Os dias têm sido estranhos. Favoravelmente estranhos, como um prato novo e desconhecido e saboroso. Assim têm sido meus dias.
Pontas diversas de uma vida diversa atando-se à revelia, mas com harmonia, divertindo a dona da vida: eu.
Dona de uma vida, eu? Que responsabilidade. Quem é dono de cachorro sai com ele para passear. Quem é dono de gato não descuida da areiazinha. Quem é dono de planta busca sol, busca sombra, rega. Quem é dono de vida não pode descuidar. Mas são os donos que mais descuidam, os donos de vida, segundo estatísticas informais. Donos de peixe, de cachorro, de gato, de periquito, de plantas e de jardins inteiros aparecem como responsáveis, ativos e atenciosos. Donos de vida muitas vezes nem se dão conta de quem têm uma vida. E vivem olhando para a parede em vez de mirar a janela. E não passeiam suas vidas, não regam suas vidas, não alimentam suas vidas, não oxigenam suas vidas. Muitos ficam aborrecidos diante de suas vidas, apenas lembrando e recolhendo as cacas todas. E não são poucas.
Dona de uma vida que faz caca às vezes, mas que me entretém muito. Uma vida que, então, como dizia, tem se descoberto cotidianamente. De descobrir-se: tirar a coberta e fazer descobertas, as duas coisas. Minha vida deu para correr um tantinho na minha frente e me levar assim, quase voando, aos cantos e aos barrancos e aos encantos do mundo. Gracinha essa vida.
Aprendi a pegar a vida no colo e suspirar junto com ela. Ela se nutre de meus sorrisos e de meus desesperos. Quando se acomoda embaixo das cobertas, rouba um pouquinho a mais de lençol, mas eu não ligo. Pois, na hora do banho, quem sempre gasta mais água sou eu. A vida... a vida sabe das coisas.
E nesses dias estranhos a vida tem farejado um monte de gente. Estou distraída e, repentinamente, surpresa: alguém. Alguém que a vida farejou no meu passado recente, no meu passado remoto, no meu presente ambíguo, no fundo do pensamento, no lapso de um espirro. Essa gente que me reencontra e que eu encontro de novo. Depois de pouco ou de muito tempo. Donos de vidas essas pessoas também.
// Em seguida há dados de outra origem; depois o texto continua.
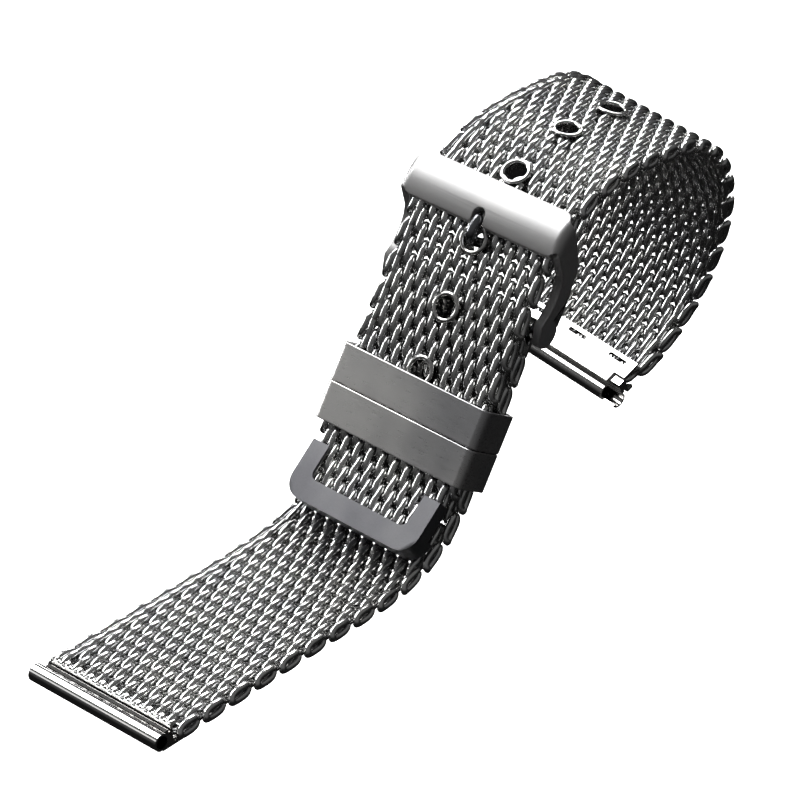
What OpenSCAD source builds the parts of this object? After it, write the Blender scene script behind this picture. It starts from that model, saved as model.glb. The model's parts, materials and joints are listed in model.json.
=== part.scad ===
// Woven stainless steel watch bracelet, two straps, fastened with a pin buckle.
// Each strap is a chain of flattened spring coils, every coil threaded through the next.
// Millimetres. The short strap lies flat along +X from its lug tube, whose bore is the origin.
// +Y runs along the bores, +Z is away from the wrist.

/* [Mesh] */
// Wire thickness of the coils
wire_d = 0.64; // [0.6:0.01:0.66]
// Thickness of the woven band
mesh_t = 2.1; // [2.05:0.05:2.3]
// Distance from one turn of a coil to the next
loop_pitch = 1.83; // [1.8:0.01:1.86]
// Distance from one coil to the next
row_pitch = 1.935; // [1.9:0.005:1.98]
// How far neighbouring coils reach into each other
reach = 1.25; // [1.15:0.05:1.35]
// Turns of the wide coils; the coils between them have one less
turns = 11; // [11, 13]

/* [Lug ends] */
// Outside of the rolled lug tube
tube_d = 2.1; // [2:0.05:2.3]
// Bore for a 1.5 mm spring bar
tube_bore = 1.55; // [1.5:0.05:1.6]
// Length of the lug tube, for 20 mm lugs
tube_len = 19.8; // [19.4:0.1:19.8]
// Sheet of the end plates
plate_t = 0.4; // [0.3:0.05:0.5]

/* [Buckle] */
// Pin bar
pin_d = 1.4; // [1.2:0.1:1.5]
// Wire of the tang
tang_d = 1.2; // [1:0.1:1.3]
// Width of the front bar along the strap
bar_w = 5.6; // [4.8:0.1:6]
// Thickness of the front bar
bar_t = 1.1; // [0.8:0.1:1.3]

/* [Keepers] */
// Length of one keeper along the strap
keeper_len = 4.6; // [4:0.1:4.7]
// Sheet of the keepers
keeper_t = 0.4; // [0.3:0.05:0.5]

/* [Hidden] */
$fn = 72;

// Coils: two straight strands a turn, joined by bends that lean half a turn sideways
half_t = mesh_t / 2;
half_h = (mesh_t - wire_d) / 2;
bend_r = norm([half_h, loop_pitch / 4]);
leg = (row_pitch + reach) / 2 - bend_r;
tilt = atan2(loop_pitch / 4, half_h);
half_loop = leg + bend_r + wire_d / 2;
nest = 0.05;
seat = 0.02;

// Rows of the two straps and the first row of each length that moves as one
short_rows = [-4, 0, 4, 8, 12, 16, 20, 24, 27, 30];
long_rows = [-12, -8, -4, 0, 4, 8, 12, 17, 22, 26, 30, 34, 38, 41, 44];
cap_rows = [-12, -10];

// Rest shape: bend of each link in degrees, upward on the short strap, downward on the long
short_bend = [[8, 0], [11, 1.6], [14.5, 7.7], [17.5, 9], [20.5, 0]];
tail_bend = [[-10.2, 0], [-9.6, 9.2], [-8, 9.2], [-7.6, 0]];
long_bend = [[3, 0], [5, 4.2], [7, 7.2], [10, 6.7], [13, 4.7], [16, 2.3], [18.5, 0.5],
    [19.3, 6.3], [31, 6.2], [32, 5.8], [43, 5.7]];
short_twist = 0.34;
long_twist = 0.4;
tail_twist = 0.42;
inner_yaw = 0.2;
rest_tilt = 0.7;

// Lug ends, measured outward from the last row
tube_x = 4.1;
tube_z = 0.3;
plate_len = 4.6;
plate_w = 18.6;
slot_l = 2.9;
slot_w = 0.6;
slot_step = 6.7;
notch_l = 2.2;
strip_lip = 0.6;

// Eyelets, by row of the long strap
eyelet_rows = [-3, 1, 5.2, 9.7, 14.4, 18.9];
eyelet_d = 3.7;
eyelet_bore = 2.5;
barrel_d = 3;
rim_h = 0.22;

// Overlap of the straps and the buckle
layer_gap = mesh_t + rim_h + 0.14;
overlap_row = 28.724;
pin_x = 3.1;
pin_tube_d = 2.2;
pin_clear = 0.1;
eye_d = 2.2;
eye_w = 2.4;
eye_slot = 3;
arm_t = 1.1;
arm_y = 10.25;
arm_end_d = 3.6;
arm_neck = 2.2;
arm_cheek = 3.2;
neck_from = 4;
neck_to = 8;
bar_r = 6.5;
bar_row = 7.3;
bar_lift = 0.55;
bar_corner = 1.4;
bar_over = 0.2;
bar_root = 0.34;
notch_w = 1.7;
notch_d = 1.9;

keeper_w = 22;
keeper_r = 0.9;
keeper_rows = [-3.35, -5.78];

cap_t = 0.4;
cap_len = 7;
cap_base = 2.75;
cap_arm = 2.4;
cap_r = 2.4;
cap_half = 9.75;

// Frames along the straps
function shift(x, y = 0, z = 0) = [[1, 0, 0, x], [0, 1, 0, y], [0, 0, 1, z], [0, 0, 0, 1]];
function roll(a) = [[1, 0, 0, 0], [0, cos(a), -sin(a), 0], [0, sin(a), cos(a), 0], [0, 0, 0, 1]];
function pitch(a) = [[cos(a), 0, sin(a), 0], [0, 1, 0, 0], [-sin(a), 0, cos(a), 0], [0, 0, 0, 1]];
function yaw(a) = [[cos(a), -sin(a), 0, 0], [sin(a), cos(a), 0, 0], [0, 0, 1, 0], [0, 0, 0, 1]];
function link(twist, down, side) =
    shift(row_pitch / 2) * roll(twist) * pitch(down) * yaw(side) * shift(row_pitch / 2);
function short_step(k) =
    link(k > 8 && k < 20.5 ? short_twist : 0, -lookup(k, short_bend), 0);
function long_step(k) =
    link(k > 3 ? long_twist : 0, lookup(k, long_bend), k > 31 ? -inner_yaw : 0);

short_start = pitch(rest_tilt) * shift(tube_x, 0, -tube_z);
short_frames = [for (k = short_rows[0], m = short_start; k < 32;
    m = m * short_step(k + 0.5), k = k + 1) m];
function short_at(k) =
    short_frames[floor(k) - short_rows[0]] * shift((k - floor(k)) * row_pitch);

long_start = short_at(overlap_row) * shift(0, 0, layer_gap);
long_up = [for (k = 0, m = long_start; k < 45; m = m * long_step(k + 0.5), k = k + 1) m];
long_down = [for (k = 0, m = long_start; k > -14;
    m = m * shift(-row_pitch / 2) * pitch(lookup(k - 0.5, tail_bend))
        * roll(k > -8 ? 0 : -tail_twist) * shift(-row_pitch / 2),
    k = k - 1) m];
function long_row(k) = k < 0 ? long_down[-k] : long_up[k];
function long_at(k) = long_row(floor(k)) * shift((k - floor(k)) * row_pitch);
function eyelet_at(k) = long_at(k) * pitch((k - floor(k)) * lookup(floor(k) + 0.5, long_bend));

pin_frame = short_at(29) * shift(pin_x);

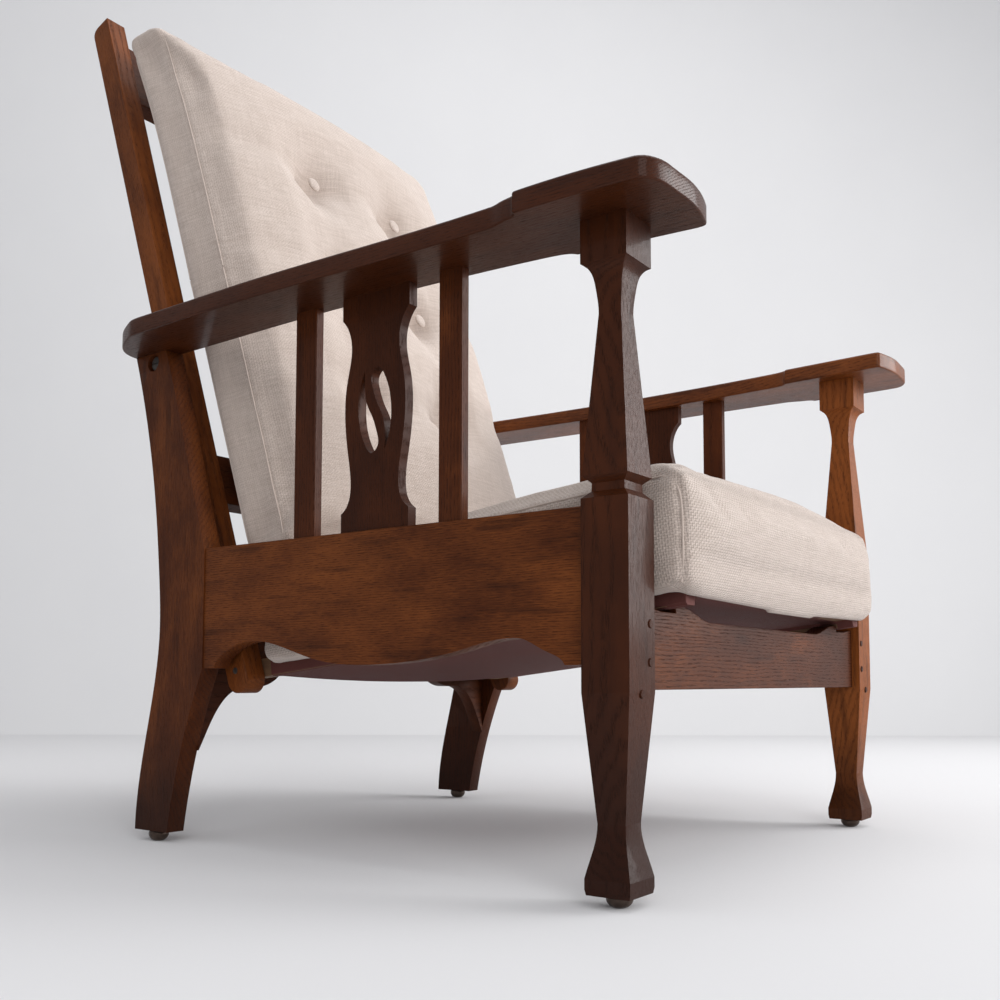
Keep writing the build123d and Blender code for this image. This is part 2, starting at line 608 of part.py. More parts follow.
def crown_at(x, half, rise):
    radius = crown_radius(half, rise)
    return math.sqrt(radius * radius - x * x) - (radius - rise)


def section(plane, half, low, high, low_crown, high_crown, corner):
    span = half - corner
    top_left, top_right = (-span, high), (span, high)
    low_left, low_right = (-span, low), (span, low)
    edges = [ThreePointArc(top_left, (0, high + high_crown), top_right),
             ThreePointArc(low_left, (0, low - low_crown), low_right)]
    bend = corner * (1 - math.sqrt(0.5))
    for sign in (1, -1):
        mid = sign * (half - bend)
        edges.append(ThreePointArc((sign * span, high), (mid, high - bend), (sign * half, high - corner)))
        edges.append(ThreePointArc((sign * span, low), (mid, low + bend), (sign * half, low + corner)))
        edges.append(Line((sign * half, high - corner), (sign * half, low + corner)))
    return plane * make_face(edges)


def seat_cushion():
    half = SEAT_CUSHION_WIDTH / 2
    rear, front = REAR_MEMBER_START, SEAT_CUSHION_FRONT
    length = front - rear
    corner = CUSHION_ROUND
    crown = SEAT_CUSHION_CROWN

    def at(y_share, inset, edge_share, crown_share, facing=(0, -1, 0)):
        plane = Plane(origin=(0, -(rear + length * y_share), 0), x_dir=(1, 0, 0), z_dir=facing)
        return section(plane, half - inset, inset, SEAT_CUSHION_EDGE * edge_share - inset, corner / 20,
                       crown * crown_share, corner)

    corner_share = corner / length
    level = (0, -SLOPE_COSINE, -SLOPE_SINE)
    rear_end = at(corner_share, 0, SEAT_REAR_EDGE_SHARE, 0.2)
    front_end = at(1 - corner_share, 0, 0.98, 0.6, level)
    body = loft([rear_end, at(0.28, 0, 0.94, 0.65), at(0.55, 0, 1, 1), at(0.8, 0, 1, 0.95), front_end])
    body += loft([at(0, corner * 0.7, SEAT_REAR_EDGE_SHARE, 0.15), rear_end], ruled=True)
    body += loft([front_end, at(1, corner * 0.7, 0.98, 0.45, level)], ruled=True)
    pocket_half = RUNNER_OUTER + CLOTH_THICKNESS + CUSHION_REST_GAP
    pocket_top = RUNNER_ABOVE + WEB_THICKNESS * 2 + CUSHION_REST_GAP
    pocket_front = -(SEAT_REACH + CLOTH_THICKNESS + CUSHION_REST_GAP)
    body -= block((-pocket_half, pocket_half), (pocket_front, SEAT_REACH), (-SEAT_CUSHION_EDGE, pocket_top))
    lip_half = half - corner
    hem = -SEAT_CUSHION_HEM
    lip = face_of(straight((-lip_half, hem), (-lip_half, corner * 2), (lip_half, corner * 2), (lip_half, hem)),
                  [ThreePointArc((-lip_half, hem), (0, -SEAT_CUSHION_DROOP), (lip_half, hem))])
    body += along_y(lip, -(front - corner * 0.3), front - corner * 0.3 + pocket_front)
    return body


def tuft_centres():
    offsets = [index - (BUTTON_ROWS - 1) / 2 for index in range(BUTTON_ROWS)]
    rows = [BUTTON_ROW_MIDDLE + BUTTON_ROW_SPACING * offset for offset in offsets]
    return [(sign * BUTTON_SPACING / 2, height) for height in rows for sign in (1, -1)]


def back_section(height, inset, front_share, rear_share):
    half = BACK_CUSHION_WIDTH / 2 - inset
    plane = Plane(origin=(0, 0, height), x_dir=(1, 0, 0), z_dir=(0, 0, -1))
    front, rear = BACK_CUSHION_SEAM_FRONT - inset / 2, BACK_CUSHION_SEAM_REAR + inset / 2
    rear_rise = BACK_CUSHION_SEAM_REAR - STILE_DEPTH / 2 + BACK_RAIL_SETBACK - CUSHION_REST_GAP
    return section(plane, half, rear, front, rear_rise * rear_share, BACK_CUSHION_FRONT_CROWN * front_share,
                   CUSHION_ROUND)


def seat_cushion_corner():
    top = SEAT_CUSHION_EDGE * SEAT_REAR_EDGE_SHARE
    y = LINK_SETBACK - REAR_MEMBER_START * SLOPE_COSINE + top * SLOPE_SINE
    z = LINK_HEIGHT + REAR_MEMBER_START * SLOPE_SINE + top * SLOPE_COSINE
    lean = math.radians(BACK_LEAN)
    return (y - PIVOT_SETBACK) * math.sin(lean) + (z - PIVOT_HEIGHT) * math.cos(lean)


def back_cushion():
    low = seat_cushion_corner() + BACK_CUSHION_PLAY
    high = low + BACK_CUSHION_HEIGHT
    corner = CUSHION_ROUND
    rows = sorted({height for _, height in tuft_centres()})
    rail_middle = LOWER_RAIL_BASE + LOWER_RAIL_DEPTH / 2
    inner = [(low + corner, 0, 0.35, 0.35), (rail_middle, 0, 0.8, 0.987)]
    inner += [(row, 0, 1, 0.98) for row in rows] + [(high - corner, 0, 0.3, 0.35)]
    body = loft([back_section(*row) for row in inner])
    body += loft([back_section(low, corner * 0.7, 0.25, 0.2), back_section(*inner[0])], ruled=True)
    body += loft([back_section(*inner[-1]), back_section(high, corner * 0.7, 0.2, 0.2)], ruled=True)
    buttons = []
    surface = BACK_CUSHION_SEAM_FRONT + crown_at(BUTTON_SPACING / 2, BACK_CUSHION_WIDTH / 2 - CUSHION_ROUND,
                                                 BACK_CUSHION_FRONT_CROWN)
    radius = BUTTON_DIAMETER / 2
    rim = TUFT_RADIUS - math.sqrt(TUFT_RADIUS ** 2 - radius ** 2)
    for x, height in tuft_centres():
        floor = -(surface - TUFT_DEPTH)
        body -= Pos(x, floor - TUFT_RADIUS, height) * Sphere(TUFT_RADIUS)
        disc = Pos(x, floor - rim - CUSHION_REST_GAP - BUTTON_HEIGHT / 2, height) * Rot(90, 0, 0) * Cylinder(
            radius, BUTTON_HEIGHT)
        buttons.append(chamfer(disc.edges().sort_by(Axis.Y)[0], BUTTON_HEIGHT / 2, radius / 3))
    return body, buttons


# Assembly of the named pieces.
nodes = {}


def add(name, *shapes):
    nodes[name] = list(shapes)


def add_pair(name, shape):
    add("left_" + name, shape)
    add("right_" + name, other_side(shape))


bolt, washer, nut, leg_cuts, stile_cut = pivot_hardware()
rail = front_rail()
rear_board = rear_rail()
place_post = Pos(-POST_SPACING / 2, 0, 0)

post = place_post * (front_post() + post_tenon())
arm = side_frame(arm_board())
arm -= place_post * post_tenon(MORTISE_ROOM)
leg = side_frame(rear_leg() + leg_tenon())
arm -= side_frame(leg_tenon(MORTISE_ROOM))

side = side_frame(side_rail())
post_inner = block((-POST_SPACING, 0), (-POST_WIDTH, POST_WIDTH / 2), (0, ARM_UNDERSIDE))
side -= post_inner
for direction, face in ((-1, POST_WIDTH / 2), (1, LEG_SETBACK)):
    tenon = side_frame(rail_tenon(face, direction))
    mortise = side_frame(rail_tenon(face, direction, MORTISE_ROOM))
    side += tenon
    if direction < 0:
        post -= mortise
    else:
        leg -= mortise

for name, width, centre in (("rear_slat", REAR_SLAT_WIDTH, REAR_SLAT_CENTRE),
                            ("front_slat", FRONT_SLAT_WIDTH, FRONT_SLAT_CENTRE),
                            ("splat", SPLAT_WIDTH, SPLAT_CENTRE)):
    bar = splat_board() if name == "splat" else upright(width, centre)
    for tenon in upright_tenons(width, centre):
        bar += tenon
    for mortise in upright_tenons(width, centre, MORTISE_ROOM):
        side -= side_frame(mortise)
        arm -= side_frame(mortise)
    add_pair(name, side_frame(bar))

for tenon, mortise in zip(front_rail_tenons(), front_rail_tenons(MORTISE_ROOM)):
    rail += tenon
    post -= mortise
for tenon, mortise in zip(rear_rail_tenons(), rear_rail_tenons(MORTISE_ROOM)):
    rear_board += tenon
    leg -= mortise
for cut in leg_cuts:
    leg -= cut

peg_shares = [(0.65, 0.887), (0.63, 0.37), (-0.05, -0.05)]
pegs = []
for width_share, height_share in peg_shares:
    x = -POST_SPACING / 2 + POST_WIDTH / 2 * width_share
    z = FRONT_RAIL_BOTTOM + (FRONT_RAIL_TOP - FRONT_RAIL_BOTTOM) * height_share
    start = -POST_WIDTH / 2 - PEG_PROUD
    peg = Pos(x, start + PEG_LENGTH / 2, z) * Rot(90, 0, 0) * Cylinder(PEG_DIAMETER / 2, PEG_LENGTH)
    peg = chamfer(peg.edges().sort_by(Axis.Y)[0], PEG_PROUD * 0.6)
    pegs.append(peg)
    hole = Pos(x, start + PEG_LENGTH / 2 + PIN_CLEARANCE, z) * Rot(90, 0, 0) * Cylinder(
        PEG_DIAMETER / 2 + PIN_CLEARANCE, PEG_LENGTH)
    post -= hole
    rail -= hole
    rail -= other_side(hole)

add_pair("front_post", post)
add_pair("rear_leg", leg)
add_pair("side_rail", side)
add_pair("arm", arm)
add("front_rail", rail)
add("rear_rail", rear_board)
add("rail_pegs", *pegs, *[other_side(peg) for peg in pegs])

front_glide = place_post * glide(GLIDE_HEIGHT, GLIDE_DIAMETER)
rear_glide = side_frame(Pos(0, LEG_GLIDE_SETBACK, 0) * glide(LEG_GLIDE_HEIGHT, GLIDE_DIAMETER))
add("floor_glides", front_glide, rear_glide, other_side(front_glide), other_side(rear_glide))
add("pivot_bolts", bolt, other_side(bolt))
add("pivot_washers", washer, other_side(washer))
add("pivot_nuts", nut, other_side(nut))

# Back.
pin_bore = BOLT_DIAMETER + PIN_CLEARANCE * 2
upright_stile = stile() - stile_cut
link_cut = rod_x(pin_bore, -STILE_SPACING, 0, 0, -LINK_DROP)
upright_stile -= link_cut
top_bar = back_rail(TOP_RAIL_BASE, TOP_RAIL_DEPTH)
lower_bar = back_rail(LOWER_RAIL_BASE, LOWER_RAIL_DEPTH)
for base, depth in ((TOP_RAIL_BASE, TOP_RAIL_DEPTH), (LOWER_RAIL_BASE, LOWER_RAIL_DEPTH)):
    for tenon, mortise in zip(back_rail_tenons(base, depth), back_rail_tenons(base, depth, MORTISE_ROOM)):
        if base == TOP_RAIL_BASE:
            top_bar += tenon
        else:
            lower_bar += tenon
        upright_stile -= mortise
for index in range(BACK_SLAT_COUNT):
    slat = back_slat(index) + back_slat(index, tenon=True)
    mortise = back_slat(index, MORTISE_ROOM, tenon=True)
    top_bar -= mortise
    lower_bar -= mortise
    add("back_slat_" + str(index + 1), back_place(slat))
add_pair("stile", back_place(upright_stile))
add("top_rail", back_place(top_bar))
add("lower_rail", back_place(lower_bar))
cushion, buttons = back_cushion()
add("back_cushion", back_place(cushion))
add("cushion_buttons", *[back_place(button) for button in buttons])
pin = link_pin()
add("link_pins", pin, other_side(pin))

# Seat.
runner_bar = runner() - rod_x(pin_bore, -STILE_SPACING, 0, 0, 0)
add_pair("runner", seat_place(runner_bar))
outer = RUNNER_OUTER
front_member = block((-outer, outer), (-SEAT_REACH, -SEAT_REACH + MEMBER_THICKNESS), (0, RUNNER_ABOVE))
inner = outer - RUNNER_WIDTH
rear_member = block((-inner, inner), (-REAR_MEMBER_START - MEMBER_THICKNESS, -REAR_MEMBER_START),
                    (-RUNNER_BELOW + CLOTH_THICKNESS + REAR_MEMBER_LIFT, RUNNER_ABOVE))
add("seat_front_member", seat_place(front_member))
add("seat_rear_member", seat_place(rear_member))
add("seat_webbing", *[seat_place(strap) for strap in webbing()])
add("seat_cover_cloth", *[seat_place(piece) for piece in cover_cloth()])
add("seat_cushion", seat_place(seat_cushion()))

solids = [shape for shapes in nodes.values() for shape in shapes]
boxes = [shape.bounding_box() for shape in solids]
front_y, rear_y = min(box.min.Y for box in boxes), max(box.max.Y for box in boxes)
centre_y = (front_y + rear_y) / 2
os.makedirs("parts", exist_ok=True)
for name, shapes in nodes.items():
    moved = [Pos(0, -centre_y, 0) * shape for shape in shapes]
    node = moved[0] if len(moved) == 1 else Compound(children=moved)
    export_step(node, "parts/" + name + ".step")
print("shift", round(-centre_y, 3), "pivot", round(PIVOT_SETBACK - centre_y, 3), PIVOT_HEIGHT)
print("link", round(LINK_SETBACK - centre_y, 3), round(LINK_HEIGHT, 3))
print("height", max(box.max.Z for box in boxes), "floor", min(box.min.Z for box in boxes))
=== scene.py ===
import math

import bmesh
import bpy
import numpy as np
from mathutils import Matrix, Vector, noise
from mathutils.bvhtree import BVHTree


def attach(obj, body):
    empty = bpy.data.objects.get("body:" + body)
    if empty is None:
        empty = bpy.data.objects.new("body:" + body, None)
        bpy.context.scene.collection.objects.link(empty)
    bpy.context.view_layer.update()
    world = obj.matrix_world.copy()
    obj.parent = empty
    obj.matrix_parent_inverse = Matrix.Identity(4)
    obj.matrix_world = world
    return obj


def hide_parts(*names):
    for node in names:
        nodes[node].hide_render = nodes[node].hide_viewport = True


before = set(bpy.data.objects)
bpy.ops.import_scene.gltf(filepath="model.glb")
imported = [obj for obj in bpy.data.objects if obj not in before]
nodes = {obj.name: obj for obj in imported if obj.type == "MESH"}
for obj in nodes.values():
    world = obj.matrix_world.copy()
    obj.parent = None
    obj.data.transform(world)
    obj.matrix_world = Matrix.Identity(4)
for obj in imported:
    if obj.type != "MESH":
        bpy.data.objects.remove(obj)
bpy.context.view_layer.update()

scene = bpy.context.scene

# Oak side frames: square posts cut to a waist above and below the seat, curved
# sawn legs, deep shaped rails and broad arms. Fumed dark, waxed and worn, with
# open pores that run with the grain, growth rings on each board and dark feet.


class Tone:
    """A number or colour that comes out of a finish's node; sums on it add their Math nodes."""

    def __init__(self, finish, socket):
        self.finish = finish
        self.socket = socket

    def __add__(self, other):
        return self.finish.maths("ADD", self, other)

    def __sub__(self, other):
        return self.finish.maths("SUBTRACT", self, other)

    def __rsub__(self, other):
        return self.finish.maths("SUBTRACT", other, self)

    def __mul__(self, other):
        return self.finish.maths("MULTIPLY", self, other)

    __radd__ = __add__
    __rmul__ = __mul__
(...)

De vidas que se farejam, pois as vidas farejam. Vidas ronronam e semeiam. São vidas, enfim.
Eu brigava muito com a vida. Não aceitava suas intuições e tentava impor-lhe meus caprichos. Depois a vida revoltou-se comigo. Ficou arredia e ardida. No início desse ano, depois de uma explosão de energia, ela se encolheu, amedrontada. Aos poucos, foi revendo os ares lá de fora e me puxou para o mundo. Me puxa de novo agora, para outro lado. Quer seguir os passos dos profetas. Essa minha vida tem sede de um monte de coisa que nem sabe o nome. Escuta sons de que eu às vezes duvido. Sonha melodias que ninguém cantou ainda, mas já tem quem saiba. Minha vida gosta de mar.
Os dias têm sido bonitamente estranhos, porque a vida da qual sou dona anda travessa que só. Dona é modo de dizer; sou guardiã, benfeitora, tutora, madrinha. No fundo, talvez, seja eu a mascota da vida, a afilhada. Estranho os dias cheios de travessuras começadas porque são surpreendentes e inesperados. E essa gente toda querida farejada por vida.
Um prato novo e saboroso. Ah, vida está se alimentando direito. E fica doce depois, quando eu a acomodo aqui juntinho a meu coração.